The note ahead of Tuesday’s meeting did not specify which particular incidents the group planned to discuss.
Amazon’s website and shopping app went down for nearly six hours this month in an incident the company said involved an erroneous “software code deployment”. The outage left customers unable to complete transactions or access functions such as checking account details and product prices.
Treadwell, a former Microsoft engineering executive, told employees that Amazon would focus its weekly “This Week in Stores Tech” (TWiST) meeting on a “deep dive into some of the issues that got us here as well as some short immediate term initiatives” the group hopes will limit future outages.

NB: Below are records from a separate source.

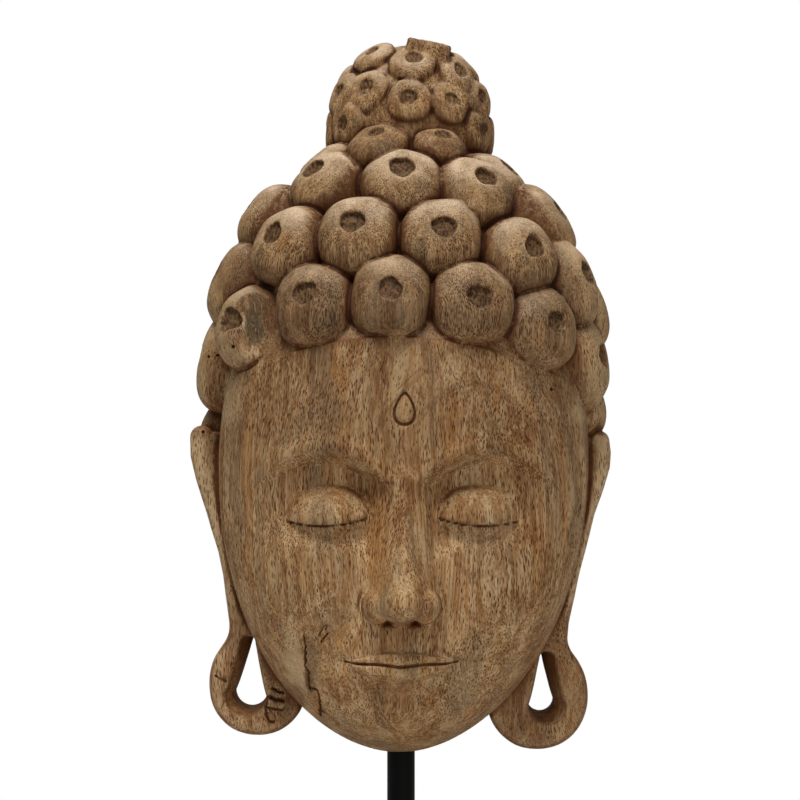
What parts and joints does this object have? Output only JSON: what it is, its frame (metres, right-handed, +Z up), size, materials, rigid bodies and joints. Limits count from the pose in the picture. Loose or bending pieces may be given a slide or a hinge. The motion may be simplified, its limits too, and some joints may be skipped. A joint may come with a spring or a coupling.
{
  "type": "buddha mask on stand",
  "caption": "Carved wooden Buddha mask with snail-shell curls, a topknot and long pierced ear lobes, hollow behind, on a black round rod with a flat foot plate.",
  "frame": {"origin": "centre of the foot plate's underside, where the stand rests on the table", "axes": "+Z up along the rod, the mask faces -Y, its left-hand side in the picture lies towards -X"},
  "size_m": [0.3015, 0.1964, 0.638],
  "materials": {
    "carved_wood": "matte",
    "black_metal": "satin"
  },
  "bodies": {
    "root": {"mask": "carved_wood", "stand_rod": "black_metal", "stand_foot": "black_metal"}
  },
  "joints": []
}
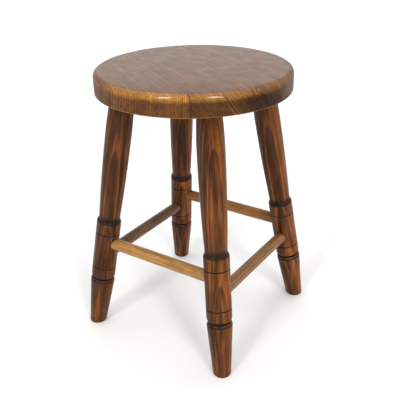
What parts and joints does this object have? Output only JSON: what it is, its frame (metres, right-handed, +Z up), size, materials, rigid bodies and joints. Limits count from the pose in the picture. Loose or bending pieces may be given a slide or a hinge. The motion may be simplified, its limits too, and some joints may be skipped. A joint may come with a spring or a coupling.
{
  "type": "milking stool",
  "caption": "Low wooden stool: a round plank seat with a rounded edge on splayed, turned legs joined low down by plain dowel stretchers.",
  "frame": {"origin": "on the floor, under the middle of the seat", "axes": "+Z up, -Y to the front, +X to the right as seen from the front"},
  "size_m": [0.3, 0.3, 0.437],
  "materials": {
    "seat_narrow_board": "satin lacquer over brown stain",
    "seat_wide_board": "satin lacquer over brown stain",
    "turned_leg": "satin lacquer over dark brown stain, grooves nearly black",
    "pale_dowel": "thin satin lacquer",
    "brown_dowel": "satin lacquer over brown stain",
    "dark_dowel": "satin lacquer over dark brown stain"
  },
  "bodies": {
    "root": {"seat_narrow_board": "seat_narrow_board", "seat_wide_board": "seat_wide_board", "front_left_leg": "turned_leg", "front_right_leg": "turned_leg", "back_right_leg": "turned_leg", "back_left_leg": "turned_leg", "front_stretcher": "pale_dowel", "right_stretcher": "brown_dowel", "back_stretcher": "brown_dowel", "left_stretcher": "dark_dowel"}
  },
  "joints": []
}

He asked staff to attend the meeting, which is normally optional.
Junior and mid-level engineers will now require more senior engineers to sign off any AI-assisted changes, Treadwell added.
Amazon said the review of website availability was “part of normal business” and it aims for continual improvement.
“TWiST is our regular weekly operations meeting with a specific group of retail technology leaders and teams where we review operational performance across our store,” the company said.
Separately, the company’s cloud computing arm — Amazon Web Services — has suffered at least two incidents linked to the use of AI coding assistants, which the company has been actively rolling out to its staff.
AWS suffered a 13-hour interruption to a cost calculator used by customers in mid-December after engineers allowed the group’s Kiro AI coding tool to make certain changes, and the AI tool opted to “delete and recreate the environment”, the FT previously reported.
Amazon previously said the incident in December was an “extremely limited event” affecting only a single service in parts of mainland China. Amazon added that the second incident did not have an impact on a “customer facing AWS service”.
The FT previously reported multiple Amazon engineers said their business units had to deal with a higher number of “Sev2s” — incidents requiring a rapid response to avoid product outages — each day as a result of job cuts.
Amazon has undertaken multiple rounds of lay-offs in recent years, most recently eliminating 16,000 corporate roles in January. The group has disputed the claim that headcount cuts were responsible for an increase in recent outages.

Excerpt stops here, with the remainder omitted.